The Serbian spruce (Picea omorika) is a large evergreen tree native to southeastern Europe but adapted to U.S. Department of Agriculture Plant Hardiness Zone 4. It attains heights of 100 feet, but its cones are about 1½ inches long. Serbian spruce cones are purple when they first develop, but turn red-brown with time. Cones on a Norway spruce (Picea abies) hang down from the ends of the drooping branches. The cones grow to 6 inches long and change to a light shade of brown after starting out a greenish color.
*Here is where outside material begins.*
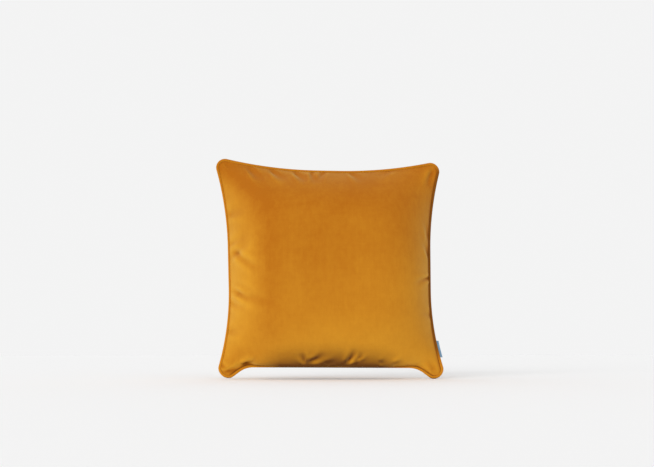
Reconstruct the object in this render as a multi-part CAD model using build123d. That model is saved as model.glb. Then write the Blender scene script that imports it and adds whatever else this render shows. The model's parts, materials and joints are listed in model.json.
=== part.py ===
"""Piped velvet throw pillow: a removable cover with a zip in its bottom seam, over a stuffed insert.

Millimetres. The pillow stands upright on its two lower corners: +Z is up, the front faces -Y, and the
origin is on the floor under the middle. The seam, the piping and all seam allowances lie in the XZ plane.
"""

import os
from math import asin, atan2, degrees, hypot, sin, tan

from build123d import *

# The seam line: the centreline of the piping, seen from the front.
SEAM_SIDE = 198.75  # half width at mid-height, where the sides are drawn in
SEAM_TOP = 414.0  # height of the top edge at its middle
SEAM_BOTTOM = 26.75  # height of the bottom edge at its middle
SIDE_STRAIGHT = 40.0  # half length of the straight middle of each edge
TOP_STRAIGHT = 20.0
BOTTOM_STRAIGHT = 156.0
SIDE_BEND = (520.0, 640.0)  # radius of each side's curve, below and above its middle
BOTTOM_BEND = 50.0  # radius by which the bottom edge turns down into the corners
CORNER_HEIGHT = (-21.8, 439.3)  # where the edges would meet in sharp points
CORNER_RADIUS = 14.25

# The fabric and the piping.
VELVET = 1.2
PIPING_RADIUS = 2.75
CORD_RADIUS = 1.7
CORD_CLEARANCE = 0.1
FLANGE = 1.6  # both layers of the piping strip, where they run into the seam
FLANGE_GRIP = 2.2  # distance from the piping's centreline to where the flange joins its wall
ALLOWANCE = 12.0
SEAM_THREAD = (0.6, 0.4)  # width, and how deep it is drawn into the allowance

# The crown of each face: rise * (1 - |u|^p) * (1 - |v|^p), on top of the folded edge.
CROWN_RISE = 73.0
CROWN_POWER = 3.2
CROWN_STEP = 20.0  # spacing of the points that the crown surface runs through
CROWN_REACH = 230.0  # half width of the crown surface before it is trimmed

# The insert.
INSERT_INSET = 16.0  # from the panel's edge to the insert's edge
INSERT_GAP = 1.0
CASING = 0.6
FILLING_GAP = 0.1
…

Bosnian pine (Pinus heldreichii) features 3- to 6-inch-long cones. They are an attractive shade of blue-purple before eventually taking on a brown color. Bosnian pine, suitable for USDA Zones 3 through 8, grows to 70 feet. It works as a windbreak or screen, but is useful as a specimen tree in open landscapes. The cones of the Swiss stone pine (Pinus cembra), a potential landscaping tool for zones as cold as Zone 3, remain on the branches for as long as three years after they mature. They provide you with violet-brown color in the tree; the cones are oval to oblong, developing to 3 inches long.
The Hinoki cypress (Chamaecyparis obtusa) is a Japanese species growing to 75 feet as a cultivated landscaping tree, but well over 100 in the wild. Its cones are orange-brown in color and composed of eight scales forming a rounded shape. The diminutive cones attach to the tree via a short stalk. Hinoki cypress performs poorly in alkaline soils. The globular, brown cones of the Alaska cedar, or Nootka cypress (Chamaecyparis nootkatensis) are up to ½ inch across. The cones of this evergreen tree for zones such as Zone 4, where the weather is constantly damp, mature by their second year.
One of the features of the cones on fir trees is that they develop and grow upright on the branches; such is the case with the 2- to 4-inch cones of the balsam fir (Abies balsamea). This evergreen tree grows best between USDA Zones 3 and 6, where the climate is cool. The cones are purple when immature and they possess a cylindrical appearance. Korean fir (Abies koreana) cones are extremely ornamental, notes the University of Connecticut Plant Database. The cylinderlike cones are violet when young but tan when mature. They grow to 3 inches long on this compact fir, which grows to about 30 feet tall.